Elias Schmied comments on Where I agree and disagree with Eliezer

Elias Schmied 29 Jun 2022 18:52 UTC
1 point
0
I must be missing something here. Isn’t optimizing necessary for superhuman behavior? So isn’t “superhuman behavior” a strictly stronger requirement than “being a mesaoptimizer”? So isn’t it clear which one happens first?
- paulfchristiano 29 Jun 2022 22:45 UTC
  7 points
  0
  Parent
  Fast imitations of subhuman behavior or imitations of augmented of humans are also superhuman. As is planning against a human-level imitation. And so on.
  It’s unclear if systems trained in that way will be imitating a process that optimizes, or will be optimizing in order to imitate. (Presumably they are doing both to varying degrees.) I don’t think this can be settled a priori.
  - Elias Schmied 30 Jun 2022 4:41 UTC
    4 points
    0
    Parent
    This “imitating an optimizer” / “optimizing to imitate” dichotomy seems unnecessarily confusing to me. Isn’t it just inner alignment / inner misalignment (with the human behavior you’re being trained on)? If you’re imitating an optimizer, you’re still an optimizer.

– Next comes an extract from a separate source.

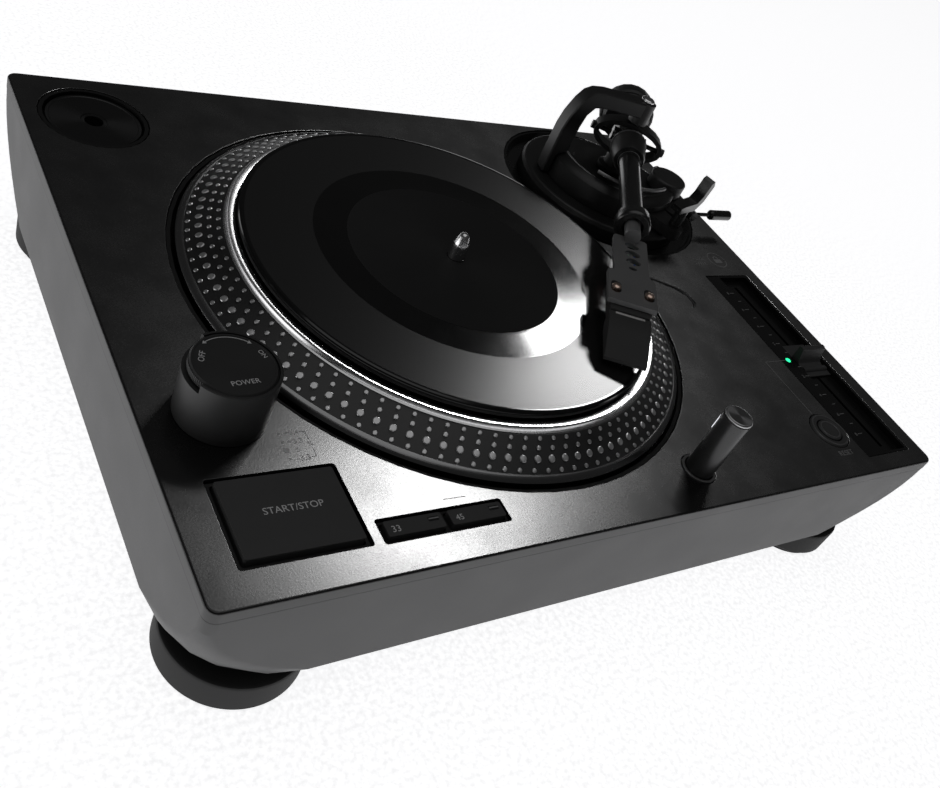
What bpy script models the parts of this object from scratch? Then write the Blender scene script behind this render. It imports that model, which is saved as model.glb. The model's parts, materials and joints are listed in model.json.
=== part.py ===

    - David Johnston 1 Jul 2022 0:00 UTC
      2 points
      0
      Parent
      I agree with this. If the key idea is, for example, optimising imitators generalise better than imitations of optimisers, or for a second example that they pursue simpler goals, it seems to me that it’d be better just to draw distinctions based on generalisation or goal simplicity and not on optimising imitators/imitations of optimisers.
    - Elias Schmied 30 Jun 2022 5:02 UTC
      1 point
      0
      Parent
      Sorry, I should be more specific. We are talking about AGI Safety, it seems unlikely that running narrow AI faster gets you AGI. I’m not sure if you disagree with that. I don’t understand what you mean by “imitations of augmented of humans” and “planning against a human-level imitation”.